Titanium implants work fairly well in most situations. What can we do better?
“No differences in osseointegration have been found between titanium and zirconia”
Various aspects of osseointegration have been studied: biomechanics has been evaluated by measuring removal torque; histological factors have been researched by looking at bone-to-implant contact in animal experiments. Results of these assessments were similar for titanium and zirconia implants (Manzano et al. 2014).
Peri-implant soft tissue has also been evaluated, and the authors of an experimental study reported similar soft tissue integration around titanium and zirconia implants (Thoma et al. 2015). In both types of implant, it was found that peri-implant mucosa was not influenced by the material. The factors which had the most influence on the soft tissue were implant design and the position of the microgap. This conclusion is in accordance with other studies on zirconia implants and with previous experimental studies on different abutment materials (Abrahamsson et al. 1998; Welander et al. 2008).

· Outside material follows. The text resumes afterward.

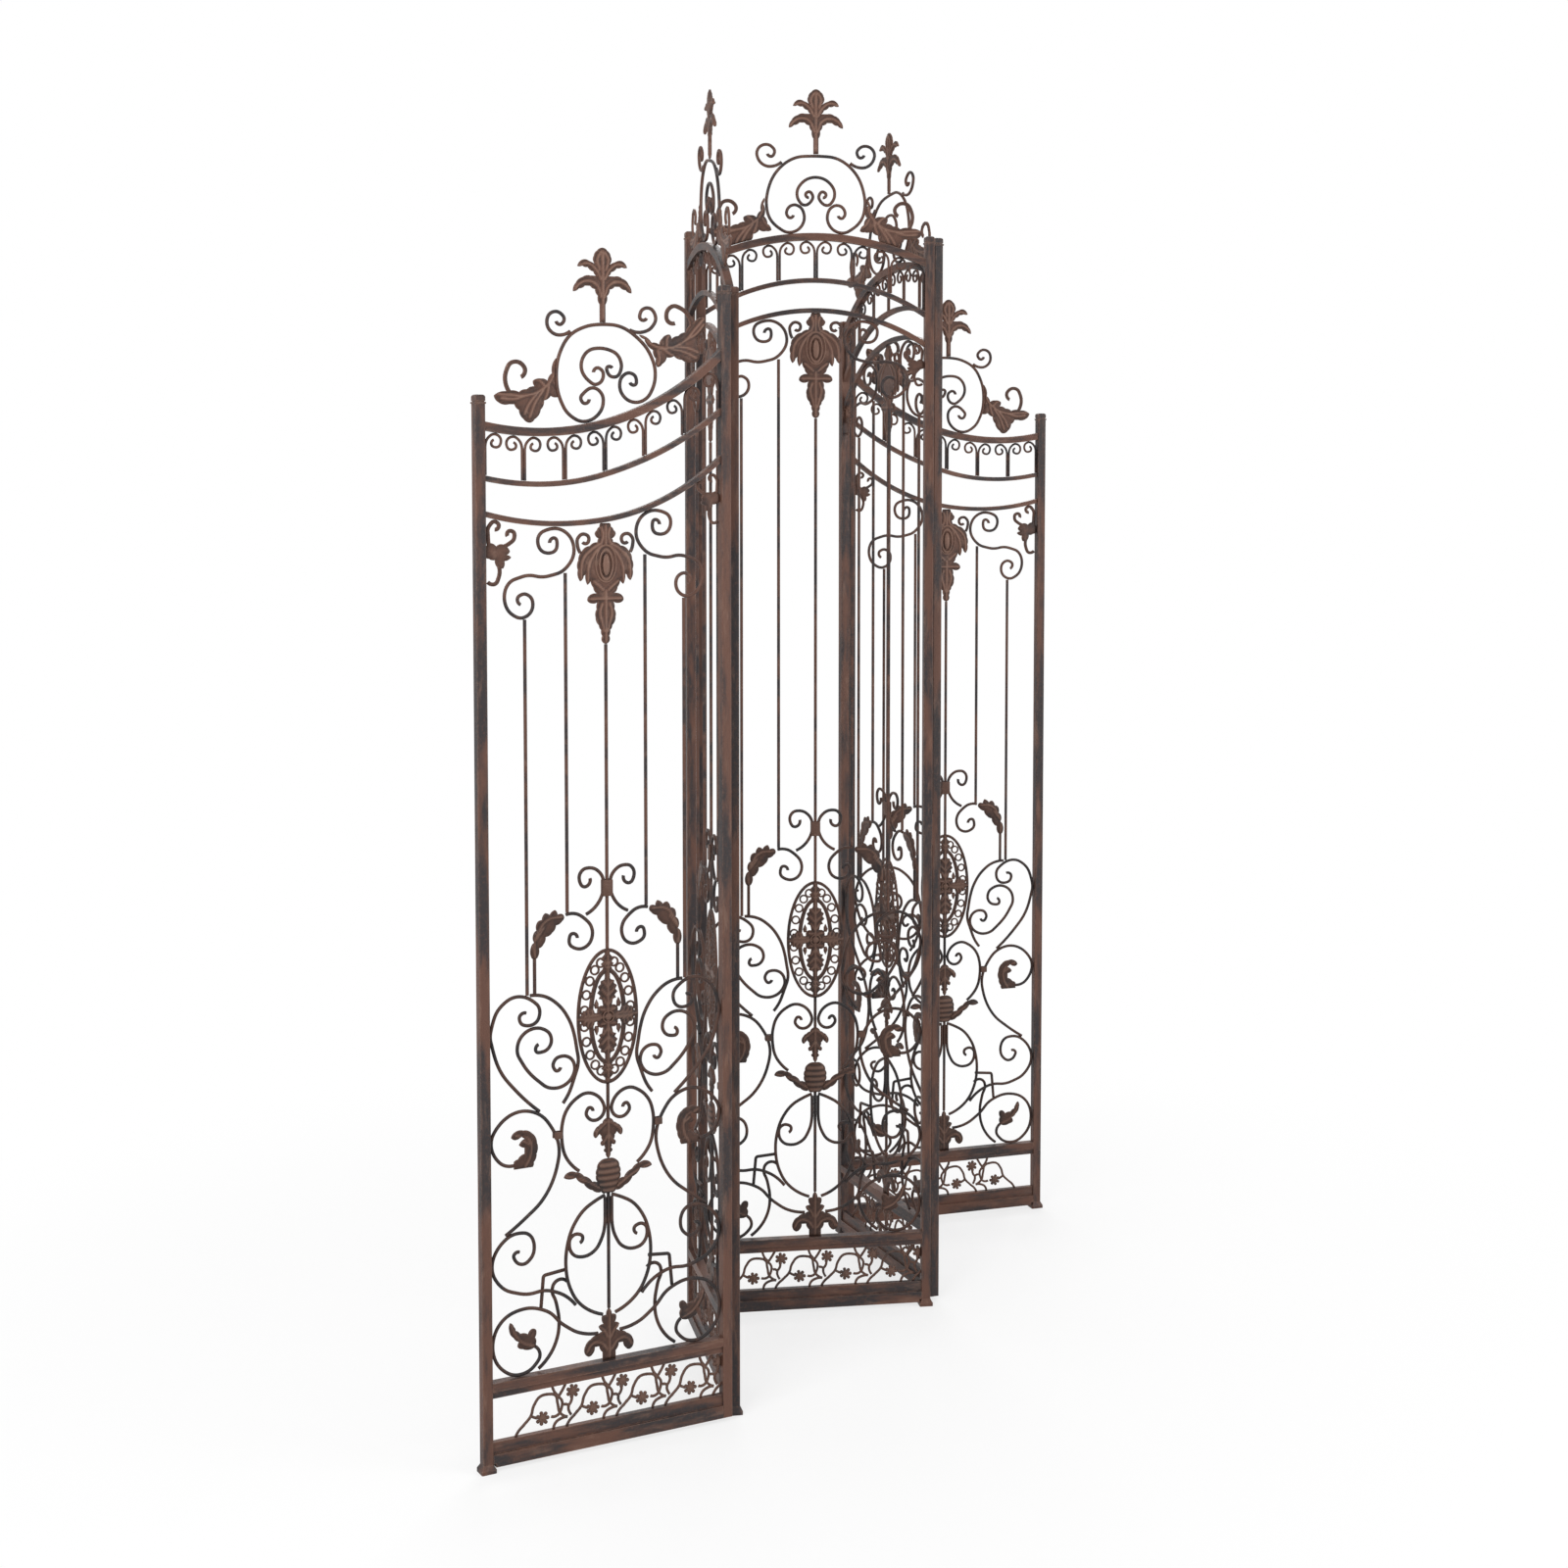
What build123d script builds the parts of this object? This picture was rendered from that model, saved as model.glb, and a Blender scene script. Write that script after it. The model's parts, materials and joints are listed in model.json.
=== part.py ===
"""A folding floor screen of five wrought iron panels with cast ornaments.

Every panel hangs between two square tube posts: arched rails, a crest and scrolls at the top,
pickets in the middle, scrollwork round an oval medallion below, and a vine frieze at the foot.
Pin hinges join the panels in a zigzag. Lengths are millimetres, +Z is up, X runs along the
centre panel and -Y is the front. The origin is on the floor, under the middle of the screen.
"""
import os
from math import atan2, cos, pi, radians, sin, sqrt, tan

from build123d import *

# ---------------------------------------------------------------- driving sizes
# Posts
post_size = 18.0
post_wall = 1.6
post_edge = 1.5
post_pitch = 450.0
outer_height = 1800.0
inner_height = 1993.0
centre_height = 2131.0
cap_height = 15.0
cap_lip = 1.0
cap_skirt = 3.0
cap_groove = 1.6
cap_round = 4.5
foot_height = 14.0
foot_size = 27.0
foot_sole = 6.0
foot_round = 2.5

# Rails
top_rail_height = 14.0
top_rail_depth = 14.0
rail_reach = 3000.0
low_rail_height = 9.0
low_rail_depth = 10.0
base_bottom = 8.0
base_band = 22.0
base_strip = 20.0
base_depth = 18.0
strip_depth = 10.0
window_height = 75.0
cover_strip = 12.0
cover_band = 15.0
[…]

“It was found that peri-implant mucosa was not influenced by the material”
Regarding the clinical performance of zirconia implants, according to a recent meta-analysis, the one-year survival rates amount to 95.6% (Pieralli et al. 2017). An ongoing five-year follow-up study found a 98.4% survival rate in a cohort of 53 patients and 63 one-piece zirconia implants (Balmer et al. 2018.). These findings are summarised in Figure 1.
The majority of zirconia implants have been fabricated as one-piece (Figures 2 and 3) and the clinical limitations of this design are well-documented. In fact, because of their design, one-piece implants have reduced surgical versatility and prosthetic flexibility, and the removal of cement can be difficult, especially in anterior areas. Two-piece zirconia implants are now available, mostly with a tissue-level design (Figures 4 and 5).